━━━━━ The records ━━━━━

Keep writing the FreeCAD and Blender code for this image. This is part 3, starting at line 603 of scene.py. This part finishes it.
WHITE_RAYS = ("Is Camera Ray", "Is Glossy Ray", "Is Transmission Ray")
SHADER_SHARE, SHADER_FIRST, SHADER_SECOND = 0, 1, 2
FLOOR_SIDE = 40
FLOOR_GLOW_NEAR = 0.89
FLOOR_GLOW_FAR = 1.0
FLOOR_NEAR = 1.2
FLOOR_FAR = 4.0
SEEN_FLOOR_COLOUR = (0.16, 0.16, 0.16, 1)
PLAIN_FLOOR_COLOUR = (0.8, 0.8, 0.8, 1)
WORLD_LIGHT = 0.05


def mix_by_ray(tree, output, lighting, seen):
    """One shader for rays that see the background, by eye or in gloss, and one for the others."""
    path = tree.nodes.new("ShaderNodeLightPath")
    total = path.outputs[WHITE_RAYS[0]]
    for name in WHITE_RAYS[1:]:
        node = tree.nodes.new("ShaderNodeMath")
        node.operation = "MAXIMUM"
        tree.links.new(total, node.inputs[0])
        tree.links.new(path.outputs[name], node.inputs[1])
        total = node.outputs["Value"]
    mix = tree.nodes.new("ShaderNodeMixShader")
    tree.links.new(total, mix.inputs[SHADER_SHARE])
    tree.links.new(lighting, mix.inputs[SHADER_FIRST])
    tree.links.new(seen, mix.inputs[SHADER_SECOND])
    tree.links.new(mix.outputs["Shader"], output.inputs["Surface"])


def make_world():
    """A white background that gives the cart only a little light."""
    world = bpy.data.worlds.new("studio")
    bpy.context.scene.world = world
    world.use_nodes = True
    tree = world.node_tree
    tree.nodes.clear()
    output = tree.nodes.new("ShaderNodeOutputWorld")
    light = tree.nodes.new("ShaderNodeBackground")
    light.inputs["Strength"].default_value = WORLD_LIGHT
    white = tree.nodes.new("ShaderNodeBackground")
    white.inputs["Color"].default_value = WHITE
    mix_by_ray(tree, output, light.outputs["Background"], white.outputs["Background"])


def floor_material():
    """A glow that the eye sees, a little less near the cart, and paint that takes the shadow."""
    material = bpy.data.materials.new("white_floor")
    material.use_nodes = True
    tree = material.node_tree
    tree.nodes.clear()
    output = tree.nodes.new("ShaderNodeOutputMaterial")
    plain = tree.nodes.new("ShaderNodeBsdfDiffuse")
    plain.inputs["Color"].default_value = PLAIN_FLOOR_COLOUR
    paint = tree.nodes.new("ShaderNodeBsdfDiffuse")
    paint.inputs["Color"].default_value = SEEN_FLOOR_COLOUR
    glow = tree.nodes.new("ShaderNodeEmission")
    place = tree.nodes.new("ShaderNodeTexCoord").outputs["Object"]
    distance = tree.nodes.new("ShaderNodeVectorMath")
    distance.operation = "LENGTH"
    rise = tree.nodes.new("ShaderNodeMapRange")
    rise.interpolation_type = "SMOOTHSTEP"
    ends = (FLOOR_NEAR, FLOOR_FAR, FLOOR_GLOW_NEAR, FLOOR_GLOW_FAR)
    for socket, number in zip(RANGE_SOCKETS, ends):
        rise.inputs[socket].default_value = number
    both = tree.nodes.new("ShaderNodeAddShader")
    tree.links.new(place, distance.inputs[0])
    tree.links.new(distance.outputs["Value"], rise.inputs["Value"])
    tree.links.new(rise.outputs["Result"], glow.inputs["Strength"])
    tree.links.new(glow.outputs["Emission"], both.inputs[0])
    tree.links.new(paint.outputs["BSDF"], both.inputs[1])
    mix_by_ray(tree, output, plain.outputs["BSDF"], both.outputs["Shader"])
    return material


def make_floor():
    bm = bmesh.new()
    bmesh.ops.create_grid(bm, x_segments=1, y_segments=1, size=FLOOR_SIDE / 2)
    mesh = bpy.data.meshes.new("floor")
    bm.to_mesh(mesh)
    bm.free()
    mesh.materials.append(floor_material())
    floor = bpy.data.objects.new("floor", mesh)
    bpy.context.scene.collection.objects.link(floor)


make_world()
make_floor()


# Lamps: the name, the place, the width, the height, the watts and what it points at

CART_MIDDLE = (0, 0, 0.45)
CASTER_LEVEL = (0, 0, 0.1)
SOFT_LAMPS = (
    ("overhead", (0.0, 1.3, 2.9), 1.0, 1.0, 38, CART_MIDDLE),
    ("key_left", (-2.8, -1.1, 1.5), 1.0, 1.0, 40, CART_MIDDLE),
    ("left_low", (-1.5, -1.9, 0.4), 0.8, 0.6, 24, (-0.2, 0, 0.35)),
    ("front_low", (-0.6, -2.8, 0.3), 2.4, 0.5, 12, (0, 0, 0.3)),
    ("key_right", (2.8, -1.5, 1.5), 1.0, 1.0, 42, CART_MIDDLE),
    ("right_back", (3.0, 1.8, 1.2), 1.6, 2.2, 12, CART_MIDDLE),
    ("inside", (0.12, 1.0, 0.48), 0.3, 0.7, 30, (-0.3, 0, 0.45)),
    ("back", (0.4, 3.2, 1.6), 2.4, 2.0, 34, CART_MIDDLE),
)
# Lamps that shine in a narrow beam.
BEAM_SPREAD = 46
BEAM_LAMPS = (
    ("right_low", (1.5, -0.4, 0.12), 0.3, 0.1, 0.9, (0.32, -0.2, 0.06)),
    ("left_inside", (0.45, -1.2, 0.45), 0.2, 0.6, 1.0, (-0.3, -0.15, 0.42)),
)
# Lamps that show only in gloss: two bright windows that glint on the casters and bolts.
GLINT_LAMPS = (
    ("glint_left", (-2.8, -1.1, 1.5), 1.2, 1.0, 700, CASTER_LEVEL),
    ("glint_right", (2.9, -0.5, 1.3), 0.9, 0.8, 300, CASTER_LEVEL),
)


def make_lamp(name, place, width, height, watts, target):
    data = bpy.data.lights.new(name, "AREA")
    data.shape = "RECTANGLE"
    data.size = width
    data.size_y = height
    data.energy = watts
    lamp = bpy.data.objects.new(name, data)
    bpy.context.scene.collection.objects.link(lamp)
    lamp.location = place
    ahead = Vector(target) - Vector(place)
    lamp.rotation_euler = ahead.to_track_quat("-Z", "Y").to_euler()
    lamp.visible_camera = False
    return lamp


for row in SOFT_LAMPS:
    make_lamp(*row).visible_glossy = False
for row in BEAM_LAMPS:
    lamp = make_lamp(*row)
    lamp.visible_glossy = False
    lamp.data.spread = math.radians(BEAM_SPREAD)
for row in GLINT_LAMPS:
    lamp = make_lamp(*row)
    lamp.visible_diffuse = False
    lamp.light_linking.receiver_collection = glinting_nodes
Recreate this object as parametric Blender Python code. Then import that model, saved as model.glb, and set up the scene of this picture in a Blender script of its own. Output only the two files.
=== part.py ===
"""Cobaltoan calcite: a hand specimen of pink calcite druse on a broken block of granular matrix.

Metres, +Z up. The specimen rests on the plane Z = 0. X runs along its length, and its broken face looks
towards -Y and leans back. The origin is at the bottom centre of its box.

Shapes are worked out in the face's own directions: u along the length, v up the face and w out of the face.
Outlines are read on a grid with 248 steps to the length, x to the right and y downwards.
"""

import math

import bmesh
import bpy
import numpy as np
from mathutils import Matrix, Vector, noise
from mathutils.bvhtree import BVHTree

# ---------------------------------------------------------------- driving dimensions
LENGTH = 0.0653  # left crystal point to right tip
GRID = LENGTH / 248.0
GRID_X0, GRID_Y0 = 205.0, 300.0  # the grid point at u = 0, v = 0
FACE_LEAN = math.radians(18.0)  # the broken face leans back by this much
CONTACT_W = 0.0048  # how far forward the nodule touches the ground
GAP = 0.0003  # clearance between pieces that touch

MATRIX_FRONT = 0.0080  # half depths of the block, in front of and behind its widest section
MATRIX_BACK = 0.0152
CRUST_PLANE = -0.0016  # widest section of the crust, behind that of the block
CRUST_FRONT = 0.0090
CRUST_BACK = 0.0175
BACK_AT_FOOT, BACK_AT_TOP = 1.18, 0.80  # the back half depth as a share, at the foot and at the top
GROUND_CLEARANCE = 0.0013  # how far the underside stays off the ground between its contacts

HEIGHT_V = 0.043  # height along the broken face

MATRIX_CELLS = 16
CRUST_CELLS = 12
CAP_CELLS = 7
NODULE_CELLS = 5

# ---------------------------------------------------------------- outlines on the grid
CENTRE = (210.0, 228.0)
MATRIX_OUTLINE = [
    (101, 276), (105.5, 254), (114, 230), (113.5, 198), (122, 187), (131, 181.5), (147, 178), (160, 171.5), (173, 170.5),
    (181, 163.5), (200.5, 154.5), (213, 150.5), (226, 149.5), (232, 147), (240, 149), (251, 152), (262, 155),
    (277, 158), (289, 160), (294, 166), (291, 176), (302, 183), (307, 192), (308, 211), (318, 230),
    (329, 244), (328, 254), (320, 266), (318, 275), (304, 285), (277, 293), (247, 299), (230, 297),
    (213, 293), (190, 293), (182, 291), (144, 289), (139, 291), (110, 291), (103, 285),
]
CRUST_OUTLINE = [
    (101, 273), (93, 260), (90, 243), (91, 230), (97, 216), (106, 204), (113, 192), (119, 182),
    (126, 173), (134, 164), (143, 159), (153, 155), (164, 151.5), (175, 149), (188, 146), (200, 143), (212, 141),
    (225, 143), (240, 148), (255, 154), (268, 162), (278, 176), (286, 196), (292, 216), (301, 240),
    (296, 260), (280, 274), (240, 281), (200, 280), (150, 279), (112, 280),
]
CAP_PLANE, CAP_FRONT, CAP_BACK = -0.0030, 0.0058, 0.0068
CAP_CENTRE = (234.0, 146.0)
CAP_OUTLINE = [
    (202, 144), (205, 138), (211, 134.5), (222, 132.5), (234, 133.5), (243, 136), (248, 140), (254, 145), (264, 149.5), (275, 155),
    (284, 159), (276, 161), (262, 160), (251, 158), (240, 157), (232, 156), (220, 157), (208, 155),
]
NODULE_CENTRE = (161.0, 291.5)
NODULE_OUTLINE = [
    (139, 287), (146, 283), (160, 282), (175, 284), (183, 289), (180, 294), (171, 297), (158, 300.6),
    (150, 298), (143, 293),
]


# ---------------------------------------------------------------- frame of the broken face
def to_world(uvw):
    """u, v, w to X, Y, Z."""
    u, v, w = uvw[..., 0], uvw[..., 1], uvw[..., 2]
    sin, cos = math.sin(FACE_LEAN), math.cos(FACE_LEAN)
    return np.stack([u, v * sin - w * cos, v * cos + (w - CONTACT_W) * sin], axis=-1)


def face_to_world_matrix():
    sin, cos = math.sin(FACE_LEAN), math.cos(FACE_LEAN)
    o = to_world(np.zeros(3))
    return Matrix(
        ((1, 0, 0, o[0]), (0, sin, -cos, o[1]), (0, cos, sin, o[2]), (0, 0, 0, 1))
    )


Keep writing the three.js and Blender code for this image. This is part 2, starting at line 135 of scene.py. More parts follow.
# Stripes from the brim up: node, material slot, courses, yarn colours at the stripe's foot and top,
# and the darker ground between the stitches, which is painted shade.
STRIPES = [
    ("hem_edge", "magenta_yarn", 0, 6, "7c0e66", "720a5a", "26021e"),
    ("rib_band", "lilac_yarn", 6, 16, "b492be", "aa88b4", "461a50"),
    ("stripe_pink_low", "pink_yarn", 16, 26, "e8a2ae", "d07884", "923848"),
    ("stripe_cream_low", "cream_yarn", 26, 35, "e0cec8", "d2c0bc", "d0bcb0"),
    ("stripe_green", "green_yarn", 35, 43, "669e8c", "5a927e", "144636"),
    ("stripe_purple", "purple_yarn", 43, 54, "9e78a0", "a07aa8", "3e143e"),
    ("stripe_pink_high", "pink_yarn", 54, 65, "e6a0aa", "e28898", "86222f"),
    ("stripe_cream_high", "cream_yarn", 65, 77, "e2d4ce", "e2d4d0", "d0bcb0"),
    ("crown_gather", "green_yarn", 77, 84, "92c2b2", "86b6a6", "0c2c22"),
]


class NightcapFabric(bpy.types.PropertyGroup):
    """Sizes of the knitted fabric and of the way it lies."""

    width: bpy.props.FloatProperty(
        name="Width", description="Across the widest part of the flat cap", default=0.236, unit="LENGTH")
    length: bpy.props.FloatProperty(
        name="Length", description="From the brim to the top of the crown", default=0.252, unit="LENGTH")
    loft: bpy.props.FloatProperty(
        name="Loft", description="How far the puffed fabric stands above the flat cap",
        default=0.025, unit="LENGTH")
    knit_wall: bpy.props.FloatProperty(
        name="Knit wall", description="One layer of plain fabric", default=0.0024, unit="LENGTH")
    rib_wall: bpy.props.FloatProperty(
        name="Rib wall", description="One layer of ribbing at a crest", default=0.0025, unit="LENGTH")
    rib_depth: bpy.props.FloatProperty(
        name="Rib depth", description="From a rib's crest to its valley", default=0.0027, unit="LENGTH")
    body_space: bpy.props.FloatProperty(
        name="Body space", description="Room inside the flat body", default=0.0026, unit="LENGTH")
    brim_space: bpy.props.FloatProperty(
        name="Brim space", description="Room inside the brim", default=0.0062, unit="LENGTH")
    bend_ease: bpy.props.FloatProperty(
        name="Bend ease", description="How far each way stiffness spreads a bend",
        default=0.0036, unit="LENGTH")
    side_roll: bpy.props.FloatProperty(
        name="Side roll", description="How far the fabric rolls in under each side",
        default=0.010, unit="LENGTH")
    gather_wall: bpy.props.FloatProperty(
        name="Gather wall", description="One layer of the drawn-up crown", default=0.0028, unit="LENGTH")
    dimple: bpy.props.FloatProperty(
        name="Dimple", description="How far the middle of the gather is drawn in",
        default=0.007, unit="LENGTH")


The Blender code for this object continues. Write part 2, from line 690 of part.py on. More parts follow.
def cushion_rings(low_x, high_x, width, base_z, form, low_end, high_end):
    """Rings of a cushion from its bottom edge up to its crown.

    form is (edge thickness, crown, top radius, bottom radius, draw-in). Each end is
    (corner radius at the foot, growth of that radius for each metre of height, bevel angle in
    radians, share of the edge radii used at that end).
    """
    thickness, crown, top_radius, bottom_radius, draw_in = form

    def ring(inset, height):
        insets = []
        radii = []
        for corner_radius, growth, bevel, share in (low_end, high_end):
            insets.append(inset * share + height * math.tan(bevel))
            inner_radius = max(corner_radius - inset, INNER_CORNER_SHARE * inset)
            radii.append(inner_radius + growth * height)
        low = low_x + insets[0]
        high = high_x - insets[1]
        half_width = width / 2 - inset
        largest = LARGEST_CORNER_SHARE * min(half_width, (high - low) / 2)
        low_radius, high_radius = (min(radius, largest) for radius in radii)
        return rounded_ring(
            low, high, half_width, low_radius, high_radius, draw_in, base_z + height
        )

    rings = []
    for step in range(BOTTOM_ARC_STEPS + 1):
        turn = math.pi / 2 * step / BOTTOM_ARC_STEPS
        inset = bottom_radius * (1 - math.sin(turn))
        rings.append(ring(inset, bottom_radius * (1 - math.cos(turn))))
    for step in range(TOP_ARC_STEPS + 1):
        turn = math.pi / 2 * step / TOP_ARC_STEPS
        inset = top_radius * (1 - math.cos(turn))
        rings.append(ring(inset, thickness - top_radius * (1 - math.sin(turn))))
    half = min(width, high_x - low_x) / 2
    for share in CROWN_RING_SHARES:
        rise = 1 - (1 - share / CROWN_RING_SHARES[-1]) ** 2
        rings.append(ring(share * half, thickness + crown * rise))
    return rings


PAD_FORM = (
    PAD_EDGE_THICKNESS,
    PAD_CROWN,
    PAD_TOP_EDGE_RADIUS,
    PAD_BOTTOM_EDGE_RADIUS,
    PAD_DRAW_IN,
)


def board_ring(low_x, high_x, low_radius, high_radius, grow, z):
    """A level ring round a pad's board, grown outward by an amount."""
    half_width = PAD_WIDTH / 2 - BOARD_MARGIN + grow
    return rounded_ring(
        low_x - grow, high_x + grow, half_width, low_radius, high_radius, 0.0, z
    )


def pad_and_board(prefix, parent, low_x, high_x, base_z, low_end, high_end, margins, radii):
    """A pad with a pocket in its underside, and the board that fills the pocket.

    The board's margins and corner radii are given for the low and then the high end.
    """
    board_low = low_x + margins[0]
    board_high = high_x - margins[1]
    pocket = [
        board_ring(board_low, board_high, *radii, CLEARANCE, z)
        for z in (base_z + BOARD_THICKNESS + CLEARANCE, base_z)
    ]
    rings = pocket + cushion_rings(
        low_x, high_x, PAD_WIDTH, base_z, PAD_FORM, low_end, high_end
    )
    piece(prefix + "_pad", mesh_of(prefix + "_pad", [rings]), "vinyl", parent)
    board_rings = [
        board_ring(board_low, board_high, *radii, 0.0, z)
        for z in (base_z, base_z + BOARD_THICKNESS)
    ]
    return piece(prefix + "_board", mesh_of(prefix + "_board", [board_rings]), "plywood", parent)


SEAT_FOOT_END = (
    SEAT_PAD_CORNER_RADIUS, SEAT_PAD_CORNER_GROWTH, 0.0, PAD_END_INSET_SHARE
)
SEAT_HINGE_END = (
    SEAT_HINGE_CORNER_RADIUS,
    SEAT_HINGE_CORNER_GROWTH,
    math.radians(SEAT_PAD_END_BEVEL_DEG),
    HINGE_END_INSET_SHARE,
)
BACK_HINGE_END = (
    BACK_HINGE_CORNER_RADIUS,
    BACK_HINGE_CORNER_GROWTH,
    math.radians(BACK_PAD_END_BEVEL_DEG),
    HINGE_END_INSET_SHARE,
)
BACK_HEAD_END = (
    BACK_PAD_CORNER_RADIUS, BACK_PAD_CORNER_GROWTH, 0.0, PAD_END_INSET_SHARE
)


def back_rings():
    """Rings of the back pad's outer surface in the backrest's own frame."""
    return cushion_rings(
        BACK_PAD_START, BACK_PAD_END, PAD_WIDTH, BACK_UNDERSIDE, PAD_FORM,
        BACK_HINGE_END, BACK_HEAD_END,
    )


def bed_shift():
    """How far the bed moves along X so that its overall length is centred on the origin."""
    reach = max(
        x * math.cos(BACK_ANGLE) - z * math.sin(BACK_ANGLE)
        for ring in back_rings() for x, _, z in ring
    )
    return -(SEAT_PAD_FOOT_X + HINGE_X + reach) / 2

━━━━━

Exercise — Reproduce exactly the lines from the beginning of the entries above up to and including the line that contains "WORLD_LIGHT = 0.05".

Final result —
Keep writing the FreeCAD and Blender code for this image. This is part 3, starting at line 603 of scene.py. This part finishes it.
WHITE_RAYS = ("Is Camera Ray", "Is Glossy Ray", "Is Transmission Ray")
SHADER_SHARE, SHADER_FIRST, SHADER_SECOND = 0, 1, 2
FLOOR_SIDE = 40
FLOOR_GLOW_NEAR = 0.89
FLOOR_GLOW_FAR = 1.0
FLOOR_NEAR = 1.2
FLOOR_FAR = 4.0
SEEN_FLOOR_COLOUR = (0.16, 0.16, 0.16, 1)
PLAIN_FLOOR_COLOUR = (0.8, 0.8, 0.8, 1)
WORLD_LIGHT = 0.05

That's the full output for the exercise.